As both the appraiser and appraised, one invents a kind of agency—that which is objectified becomes, also, subject. And yet, this alleged agency is self-referential, inhibited, narcissistic. Trapped in a cycle of interiority and insecurity, the body does not feel or act or respond to the external world itself, but rather to the world’s perception of it, the world always in relation to the self.
*
It’s a perfect day out there—leaves loose on all the trees, oranges, the blue blue sky. The clarity of fall, these certain colors. Met Halle in the city (thinking this morning about this pattern in our friendship—her in the city and I on the outskirts, crossing a body of water to gossip, sit in bars) where we drank coffee and wandered through midtown, shouting over traffic, construction. I went to MOMA and she turned back toward the Village. In my Danskos, I’m almost taller than her.
I was going to the museum just to see the Agnes Martin painting on the fourth floor—it seemed stupid, spending $25 to stand near a painting and write notes, but I wanted to be the kind of person who stands near a painting and writes notes, so I swiped my card at the ticket counter and climbed the stairs.

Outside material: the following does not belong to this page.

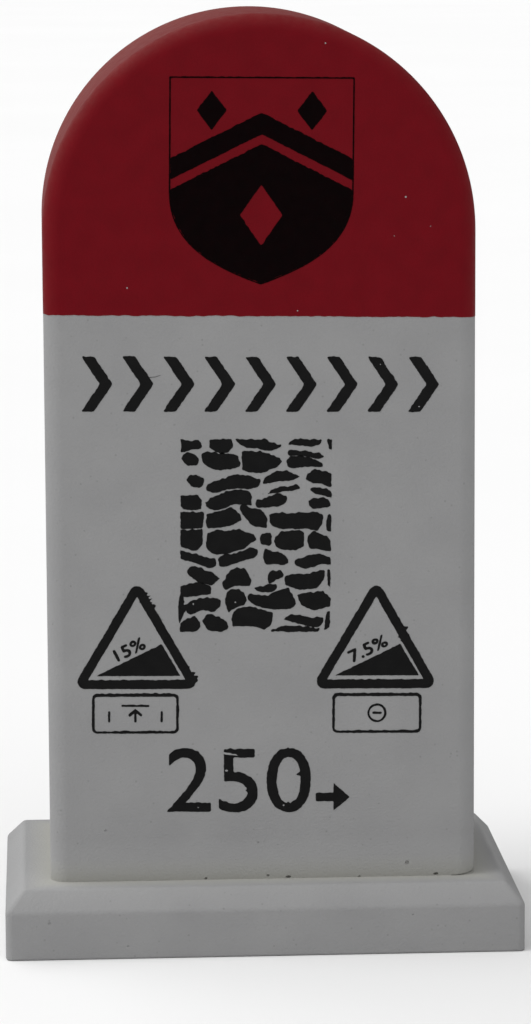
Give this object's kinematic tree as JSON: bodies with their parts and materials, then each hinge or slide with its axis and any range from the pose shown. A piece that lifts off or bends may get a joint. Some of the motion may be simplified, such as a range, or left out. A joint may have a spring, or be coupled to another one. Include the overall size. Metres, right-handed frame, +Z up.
{
  "type": "distance marker post",
  "caption": "Small cast distance marker stone: an upright slab with a half-round head and softened edges on a wider rectangular plinth with a sloped top edge.",
  "frame": {"origin": "middle of the plinth's flat underside, on the surface that it stands on", "axes": "+Z up; the printed front face looks towards -Y; +X is to the right of someone who reads the front"},
  "size_m": [0.0812, 0.0542, 0.1459],
  "materials": {
    "cast_stone": "matt off-white casting with a few pinholes",
    "red_paint": "thin satin red paint over the head, down to a level edge",
    "black_print": "thin matt black print on the front face"
  },
  "bodies": {
    "root": {"marker_stone": "cast_stone"}
  },
  "joints": []
}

I always feel like crying in museums. Hallways, lighting, the muffled sounds of everyone among art. I was hungry though, and tired, and my feet hurt and I still had to work later. “Friendship” was situated as I remembered it—warm gold against white walls, hardwood. Tension in my neck and shoulders, I stood before it with my legs crossed. I wrote my notes: canvas under gold—gold looks torn; scratches, smudges; my body a shadow moving across the shine.
I did not stand there long, though I felt I should. There were no benches nearby and perhaps I was not so deep, so enraptured in the aesthetic experience as I was pretending to be. Looking through a window, I saw my reflection more clearly than it had appeared on the gold surface of Martin’s canvas. There I was among the high rises, sky. Ponytail slipping to the side, mask, bulky shoes. How long and lean I’d looked in the bathroom mirror a few minutes earlier—less so here, my skin transparent and leaking headlights of cars below.
I turned away from myself and made my way back to the stairwell, walking conspicuously fast among the lingering, measured revelers, toward the exit, toward the Subway, toward home. So I spent $25 to watch my reflection in a painting, then a window.
*
The body is not overtly apparent in Martin’s precise grids, curveless colors, and yet I find it there anyway. In an essay, Martin writes that all art is self-expression. “We must not think of self-expression as something we may do or something we may not do. Self-expression is inevitable.” Similarly, I think the body suggests its presence whether we invoke it or not—it is, for each of us, a singular site of feeling, both physical and emotional, internal and external; it is where we live.
Martin’s paintings, for me, capture the body in the throes of experience—the body looking outward, beyond itself. A freedom from the narcissistic duality of seer (of the self) and (the self) seen, a freedom of quiet, encompassing presence. Within, through, from the body. “There are moments for all of us in which the anchor is weighed,” writes Martin. “Moments in which we learn what it feels like to move freely not held back by pride and fear.”
*
“I was trying to experience the art as a feeling, rather than to think it through as a critic, which should have been easy, as I am not a critic,” is what I wrote in my notebook sometime last week after wandering the spiral ramp of the Guggenheim among Etel Adnan’s geometric renderings of the sun, sea, the Northern California mountain I too know well. I’m making all this up.
I left the MOMA this afternoon and walked the wrong way to the train; I had to turn around, pass the security guards again. All day I was trying to be a certain person, a person who walked among great art on a Wednesday morning, who thought interestingly, intelligent and irresistible in an orange coat. (Even writing this there is this humiliating hope that someone might offer validation—but you’re so beautiful!)
Sometimes it seems all writing is like this—a kind of posturing, a particularly told story. The narcissism of writing, of making anything, how desperate this desire to be seen, bare, but in a certain light. How what is an essential awareness of the reader can become, or perhaps inherently becomes, a self-conscious response to an outside gaze. The desire to be looked at—to be specific, intelligent, beautiful.
Then there I was wanting to leave the museum full of beautiful unconsidered canvases, all the art I abandoned for finding my way home through all the bodies. My own clumsy, lost, visible. Trying to find a sign for the 3 train, looking one way then the other.